#### [Short exercise]
Copy the full set of lines exactly as given.
— start Source excerpt —
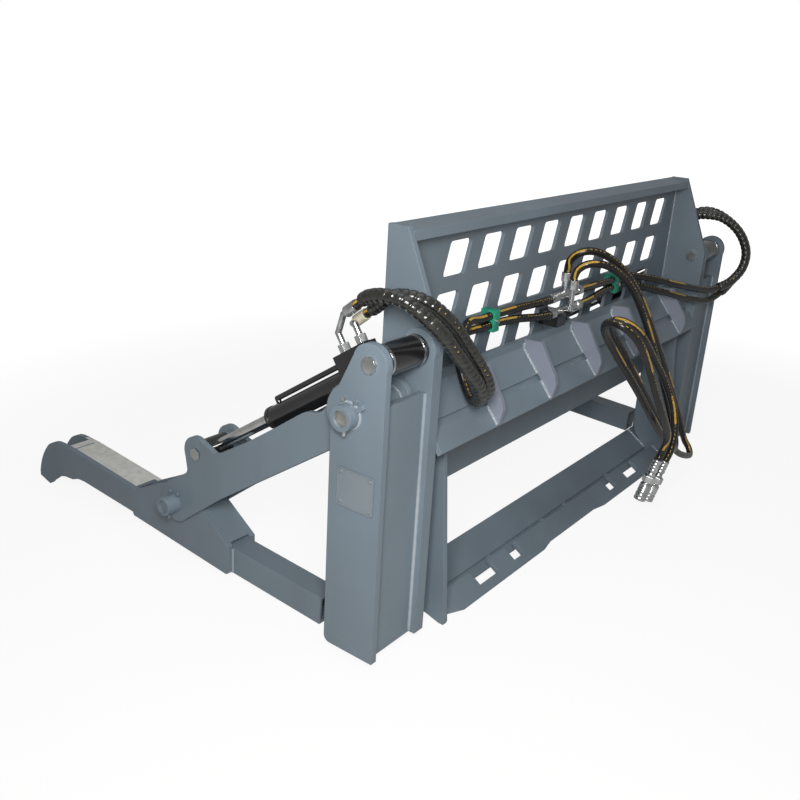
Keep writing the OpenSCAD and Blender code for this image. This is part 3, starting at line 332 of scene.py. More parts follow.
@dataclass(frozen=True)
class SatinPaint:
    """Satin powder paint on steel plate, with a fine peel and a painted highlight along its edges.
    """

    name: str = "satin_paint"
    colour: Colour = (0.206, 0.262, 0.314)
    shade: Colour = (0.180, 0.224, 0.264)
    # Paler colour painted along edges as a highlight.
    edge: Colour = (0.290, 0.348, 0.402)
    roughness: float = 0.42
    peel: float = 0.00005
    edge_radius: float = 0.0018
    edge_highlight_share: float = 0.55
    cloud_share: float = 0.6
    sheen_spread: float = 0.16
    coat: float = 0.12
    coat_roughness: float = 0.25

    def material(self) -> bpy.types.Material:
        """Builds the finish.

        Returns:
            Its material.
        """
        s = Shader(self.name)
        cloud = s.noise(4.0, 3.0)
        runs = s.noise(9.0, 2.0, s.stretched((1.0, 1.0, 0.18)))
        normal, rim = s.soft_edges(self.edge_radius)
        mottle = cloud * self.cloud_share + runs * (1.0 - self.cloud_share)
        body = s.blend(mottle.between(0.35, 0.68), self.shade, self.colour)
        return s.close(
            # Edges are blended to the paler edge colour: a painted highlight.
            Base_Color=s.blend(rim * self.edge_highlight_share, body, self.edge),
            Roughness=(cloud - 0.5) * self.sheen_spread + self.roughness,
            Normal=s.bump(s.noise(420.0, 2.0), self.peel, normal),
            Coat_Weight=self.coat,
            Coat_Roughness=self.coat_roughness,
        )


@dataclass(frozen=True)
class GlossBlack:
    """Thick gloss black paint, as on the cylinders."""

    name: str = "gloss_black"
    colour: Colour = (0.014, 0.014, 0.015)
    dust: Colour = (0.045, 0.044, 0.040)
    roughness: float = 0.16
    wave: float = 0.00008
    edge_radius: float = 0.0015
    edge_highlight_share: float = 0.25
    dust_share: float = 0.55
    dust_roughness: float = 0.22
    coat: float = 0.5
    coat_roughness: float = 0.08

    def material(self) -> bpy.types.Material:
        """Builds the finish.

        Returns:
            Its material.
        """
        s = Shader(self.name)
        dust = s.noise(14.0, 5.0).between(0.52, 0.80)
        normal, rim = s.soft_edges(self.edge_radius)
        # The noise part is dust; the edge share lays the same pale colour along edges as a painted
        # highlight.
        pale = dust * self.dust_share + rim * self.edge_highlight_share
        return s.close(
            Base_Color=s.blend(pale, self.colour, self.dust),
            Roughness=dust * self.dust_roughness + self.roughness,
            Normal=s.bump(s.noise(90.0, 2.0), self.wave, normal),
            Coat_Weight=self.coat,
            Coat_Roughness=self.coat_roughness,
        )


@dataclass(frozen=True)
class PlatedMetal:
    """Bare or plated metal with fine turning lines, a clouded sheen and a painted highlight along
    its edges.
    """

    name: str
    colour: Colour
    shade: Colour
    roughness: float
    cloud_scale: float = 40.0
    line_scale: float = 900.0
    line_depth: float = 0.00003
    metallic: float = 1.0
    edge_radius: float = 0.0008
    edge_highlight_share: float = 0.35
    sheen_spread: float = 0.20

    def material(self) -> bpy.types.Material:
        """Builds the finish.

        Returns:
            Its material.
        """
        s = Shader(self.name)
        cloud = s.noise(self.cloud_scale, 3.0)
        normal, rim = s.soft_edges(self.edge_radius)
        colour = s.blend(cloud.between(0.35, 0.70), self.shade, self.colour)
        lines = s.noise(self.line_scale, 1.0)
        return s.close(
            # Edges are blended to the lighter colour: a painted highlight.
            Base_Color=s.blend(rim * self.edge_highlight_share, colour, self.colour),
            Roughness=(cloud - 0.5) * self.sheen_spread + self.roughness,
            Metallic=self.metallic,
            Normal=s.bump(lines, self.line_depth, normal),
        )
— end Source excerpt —
#### [Written solution]
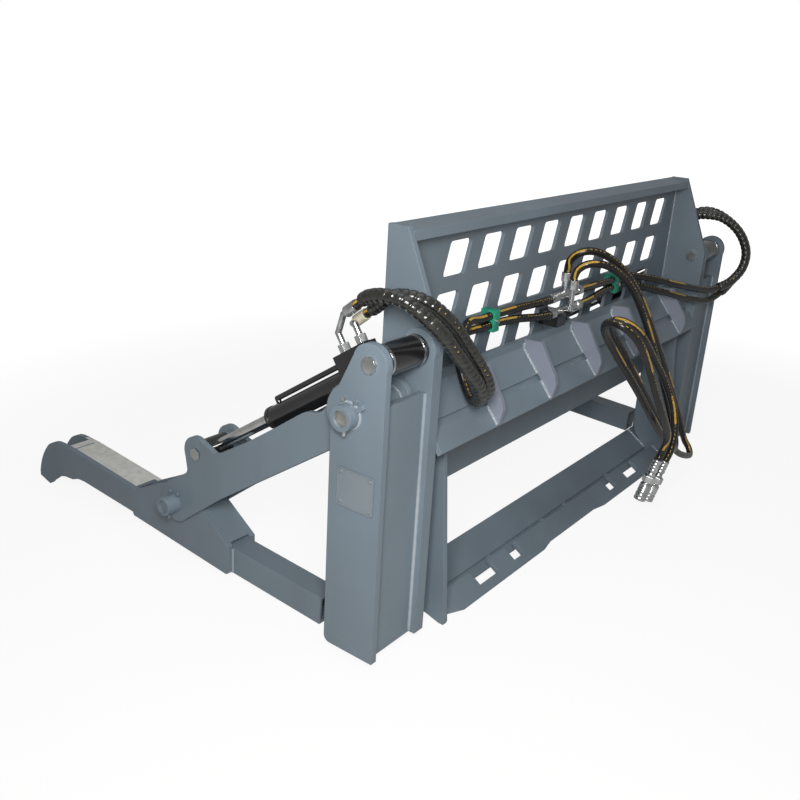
Keep writing the OpenSCAD and Blender code for this image. This is part 3, starting at line 332 of scene.py. More parts follow.
@dataclass(frozen=True)
class SatinPaint:
    """Satin powder paint on steel plate, with a fine peel and a painted highlight along its edges.
    """

    name: str = "satin_paint"
    colour: Colour = (0.206, 0.262, 0.314)
    shade: Colour = (0.180, 0.224, 0.264)
    # Paler colour painted along edges as a highlight.
    edge: Colour = (0.290, 0.348, 0.402)
    roughness: float = 0.42
    peel: float = 0.00005
    edge_radius: float = 0.0018
    edge_highlight_share: float = 0.55
    cloud_share: float = 0.6
    sheen_spread: float = 0.16
    coat: float = 0.12
    coat_roughness: float = 0.25

    def material(self) -> bpy.types.Material:
        """Builds the finish.

        Returns:
            Its material.
        """
        s = Shader(self.name)
        cloud = s.noise(4.0, 3.0)
        runs = s.noise(9.0, 2.0, s.stretched((1.0, 1.0, 0.18)))
        normal, rim = s.soft_edges(self.edge_radius)
        mottle = cloud * self.cloud_share + runs * (1.0 - self.cloud_share)
        body = s.blend(mottle.between(0.35, 0.68), self.shade, self.colour)
        return s.close(
            # Edges are blended to the paler edge colour: a painted highlight.
            Base_Color=s.blend(rim * self.edge_highlight_share, body, self.edge),
            Roughness=(cloud - 0.5) * self.sheen_spread + self.roughness,
            Normal=s.bump(s.noise(420.0, 2.0), self.peel, normal),
            Coat_Weight=self.coat,
            Coat_Roughness=self.coat_roughness,
        )


@dataclass(frozen=True)
class GlossBlack:
    """Thick gloss black paint, as on the cylinders."""

    name: str = "gloss_black"
    colour: Colour = (0.014, 0.014, 0.015)
    dust: Colour = (0.045, 0.044, 0.040)
    roughness: float = 0.16
    wave: float = 0.00008
    edge_radius: float = 0.0015
    edge_highlight_share: float = 0.25
    dust_share: float = 0.55
    dust_roughness: float = 0.22
    coat: float = 0.5
    coat_roughness: float = 0.08

    def material(self) -> bpy.types.Material:
        """Builds the finish.

        Returns:
            Its material.
        """
        s = Shader(self.name)
        dust = s.noise(14.0, 5.0).between(0.52, 0.80)
        normal, rim = s.soft_edges(self.edge_radius)
        # The noise part is dust; the edge share lays the same pale colour along edges as a painted
        # highlight.
        pale = dust * self.dust_share + rim * self.edge_highlight_share
        return s.close(
            Base_Color=s.blend(pale, self.colour, self.dust),
            Roughness=dust * self.dust_roughness + self.roughness,
            Normal=s.bump(s.noise(90.0, 2.0), self.wave, normal),
            Coat_Weight=self.coat,
            Coat_Roughness=self.coat_roughness,
        )


@dataclass(frozen=True)
class PlatedMetal:
    """Bare or plated metal with fine turning lines, a clouded sheen and a painted highlight along
    its edges.
    """

    name: str
    colour: Colour
    shade: Colour
    roughness: float
    cloud_scale: float = 40.0
    line_scale: float = 900.0
    line_depth: float = 0.00003
    metallic: float = 1.0
    edge_radius: float = 0.0008
    edge_highlight_share: float = 0.35
    sheen_spread: float = 0.20

    def material(self) -> bpy.types.Material:
        """Builds the finish.

        Returns:
            Its material.
        """
        s = Shader(self.name)
        cloud = s.noise(self.cloud_scale, 3.0)
        normal, rim = s.soft_edges(self.edge_radius)
        colour = s.blend(cloud.between(0.35, 0.70), self.shade, self.colour)
        lines = s.noise(self.line_scale, 1.0)
        return s.close(
            # Edges are blended to the lighter colour: a painted highlight.
            Base_Color=s.blend(rim * self.edge_highlight_share, colour, self.colour),
            Roughness=(cloud - 0.5) * self.sheen_spread + self.roughness,
            Metallic=self.metallic,
            Normal=s.bump(lines, self.line_depth, normal),
        )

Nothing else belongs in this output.